#### [The problem]
Exactly the lines from the start of the data through the line containing "# ---- numbers" should be output, with both ends kept and nothing added.

#### [Data]
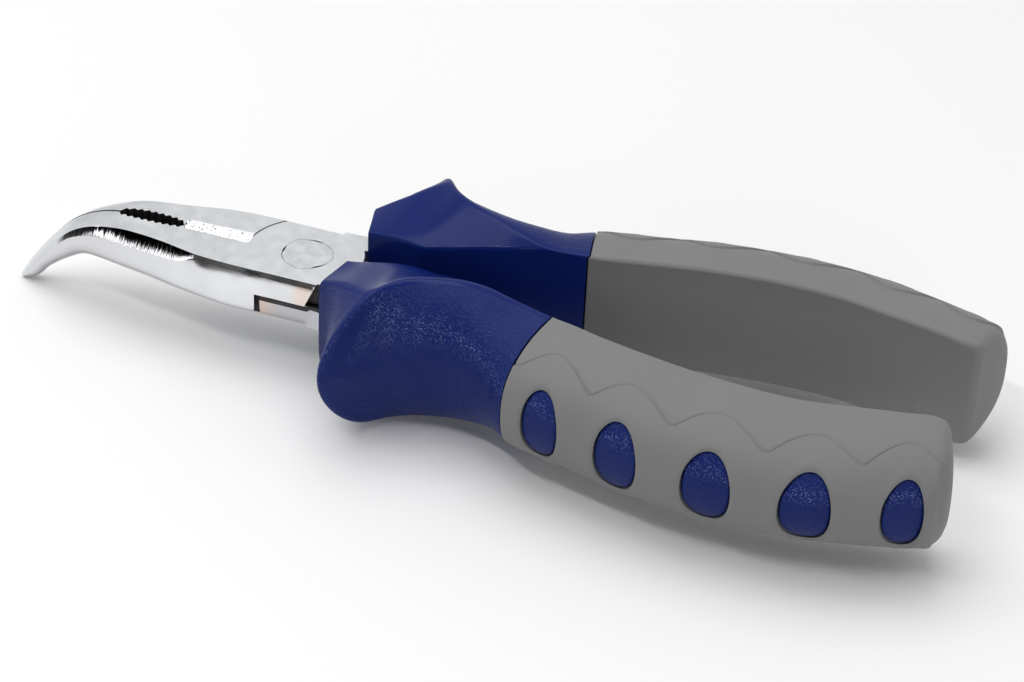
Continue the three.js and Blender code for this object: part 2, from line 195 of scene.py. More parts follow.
# Opening with teeth between the jaws: first tooth, pitch and number, the opening's reach into the far
# and the near jaw, the teeth's depth. Wire cutter: its ends, the bevel's width, the notch's width in
# the other jaw, and the height of the cutting edge.
TEETH = {"start": -41.0, "pitch": 1.56, "count": 9, "far": 1.75, "near": 0.95, "depth": 0.65}
TEETH_ROOT = 0.25           # reach of the opening at its two ends
CUTTER = {"from": -26.8, "to": -11.0, "bevel": 2.5, "notch": 0.9, "edge": 4.0}

# ---- numbers and meshes ----


def spline(keys, rows, at):
    """Smooth curve through rows at keys, read at other keys (cubic Hermite, chord slopes)."""
    keys, rows, at = (np.asarray(a, float) for a in (keys, rows, at))
    step = np.diff(keys)
    slope = np.diff(rows, axis=0) / step[:, None]
    tangent = np.empty_like(rows)
    tangent[0], tangent[-1] = slope[0], slope[-1]
    weight = (step[1:] / (step[1:] + step[:-1]))[:, None]
    tangent[1:-1] = slope[:-1] * weight + slope[1:] * (1 - weight)
    i = np.clip(np.searchsorted(keys, at, side="right") - 1, 0, len(keys) - 2)
    h = step[i][:, None]
    t = ((at - keys[i]) / step[i])[:, None]
    return ((2 * t**3 - 3 * t**2 + 1) * rows[i] + (t**3 - 2 * t**2 + t) * h * tangent[i]
            + (3 * t**2 - 2 * t**3) * rows[i + 1] + (t**3 - t**2) * h * tangent[i + 1])


def smoothstep(x):
    x = np.clip(x, 0, 1)
    return x * x * (3 - 2 * x)


def parts(count):
    """Even fractions after 0, up to 1."""
    return np.arange(1, count + 1) / count


def full_turn(sides):
    """Even angles round a circle."""
    return np.arange(sides) / sides * 2 * pi


def bezier(a, corner, b, count):
    """Points after a, up to b, on the curve that rounds a corner; each input is (n, 2) or (n, 3)."""
    t = parts(count)[None, :, None]
    return (1 - t) ** 2 * a[:, None] + 2 * t * (1 - t) * corner[:, None] + t * t * b[:, None]


def straight(a, b, count):
    """Points after a, up to b, on the line between them."""
    return a[:, None] + (b - a)[:, None] * parts(count)[None, :, None]


def run_length(points, axis):
    """Distance along a line of points at each of them, from 0 at the first."""
    steps = np.linalg.norm(np.diff(points, axis=axis), axis=-1)
    return np.insert(np.cumsum(steps, axis=axis), 0, 0, axis=axis)


def mesh_object(name, points, faces, slots=None):
    mesh = bpy.data.meshes.new(name)
    mesh.from_pydata([tuple(p) for p in np.asarray(points, float).tolist()], [], faces)
    for _ in range(SLOTS):
        mesh.materials.append(None)
    if slots is not None:
        mesh.polygons.foreach_set("material_index", np.asarray(slots, np.int32))
    mesh.update()
    piece = bpy.data.objects.new(name, mesh)
    bpy.context.scene.collection.objects.link(piece)
    return piece


def loft(name, rings, slots=None):
    """Closed body through rings (n, m, 3), with a fan at each end; slots gives (n - 1, m) materials."""
    rings = np.asarray(rings, float)
    n, m = rings.shape[:2]
    points = np.vstack([rings.reshape(-1, 3), rings[0].mean(0), rings[-1].mean(0)])
    row = np.arange(n - 1)[:, None] * m
    col = np.arange(m)[None]
    nxt = (col + 1) % m
    quads = np.stack([row + col, row + nxt, row + m + nxt, row + m + col], -1).reshape(-1, 4)
    col, nxt = col[0], nxt[0]
    first = np.stack([nxt, col, np.full(m, n * m)], -1)
    last = np.stack([(n - 1) * m + col, (n - 1) * m + nxt, np.full(m, n * m + 1)], -1)
    tri = np.vstack([quads[:, :3], quads[:, [0, 2, 3]], first, last])
    a, b, c = (points[tri[:, corner]] for corner in range(3))
    volume = np.einsum("ij,ij->", a, np.cross(b, c))
    faces = quads.tolist() + first.tolist() + last.tolist()
    if volume < 0:
        faces = [face[::-1] for face in faces]
    if slots is not None:
        slots = np.concatenate([np.asarray(slots).reshape(-1), np.full(m, slots[0][0]),
                                np.full(m, slots[-1][0])])
    return mesh_object(name, points, faces, slots)


def prism(name, outline, low, high, axis="z"):
    """Closed prism of a plane outline: (x, y) up Z, (x, z) along Y, or (y, z) along X."""
    outline = np.asarray(outline, float)
    return loft(name, [np.insert(outline, "xyz".index(axis), level, axis=1) for level in (low, high)])


def around(radius, t):
    """Plane points at angles t and a radius, which may differ from point to point."""
    return np.stack([radius * np.cos(t), radius * np.sin(t)], 1)


def circle(radius):
    return around(radius, full_turn(128))


def drop(piece):
    mesh = piece.data
    bpy.data.objects.remove(piece)
    bpy.data.meshes.remove(mesh)


def combine(piece, operation, *tools):
    """Add, cut or intersect closed bodies, in place; the tools are used up."""
    for tool in tools:
        step = piece.modifiers.new("join", "BOOLEAN")
        step.operation, step.solver, step.object = operation, "MANIFOLD", tool
        bpy.context.view_layer.update()
        evaluated = piece.evaluated_get(bpy.context.evaluated_depsgraph_get())
        made = bpy.data.meshes.new_from_object(evaluated)
        piece.modifiers.clear()
        old = piece.data
        piece.data = made
        bpy.data.meshes.remove(old)
        drop(tool)
        if not len(made.polygons):
            raise RuntimeError(f"{piece.name}: {operation} left nothing")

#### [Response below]
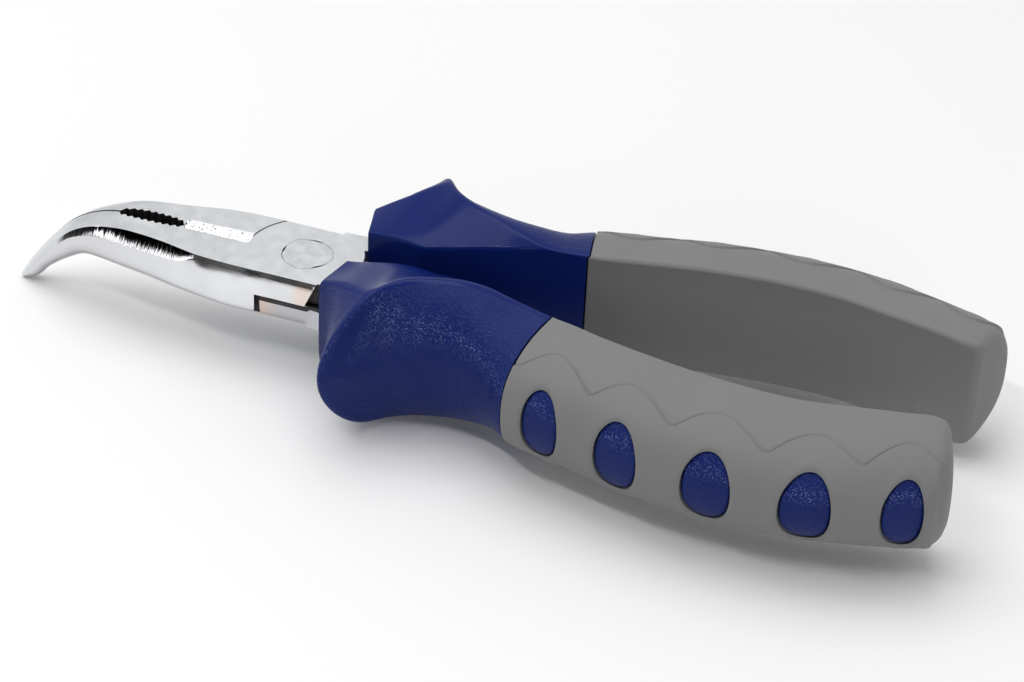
Continue the three.js and Blender code for this object: part 2, from line 195 of scene.py. More parts follow.
# Opening with teeth between the jaws: first tooth, pitch and number, the opening's reach into the far
# and the near jaw, the teeth's depth. Wire cutter: its ends, the bevel's width, the notch's width in
# the other jaw, and the height of the cutting edge.
TEETH = {"start": -41.0, "pitch": 1.56, "count": 9, "far": 1.75, "near": 0.95, "depth": 0.65}
TEETH_ROOT = 0.25           # reach of the opening at its two ends
CUTTER = {"from": -26.8, "to": -11.0, "bevel": 2.5, "notch": 0.9, "edge": 4.0}

# ---- numbers and meshes ----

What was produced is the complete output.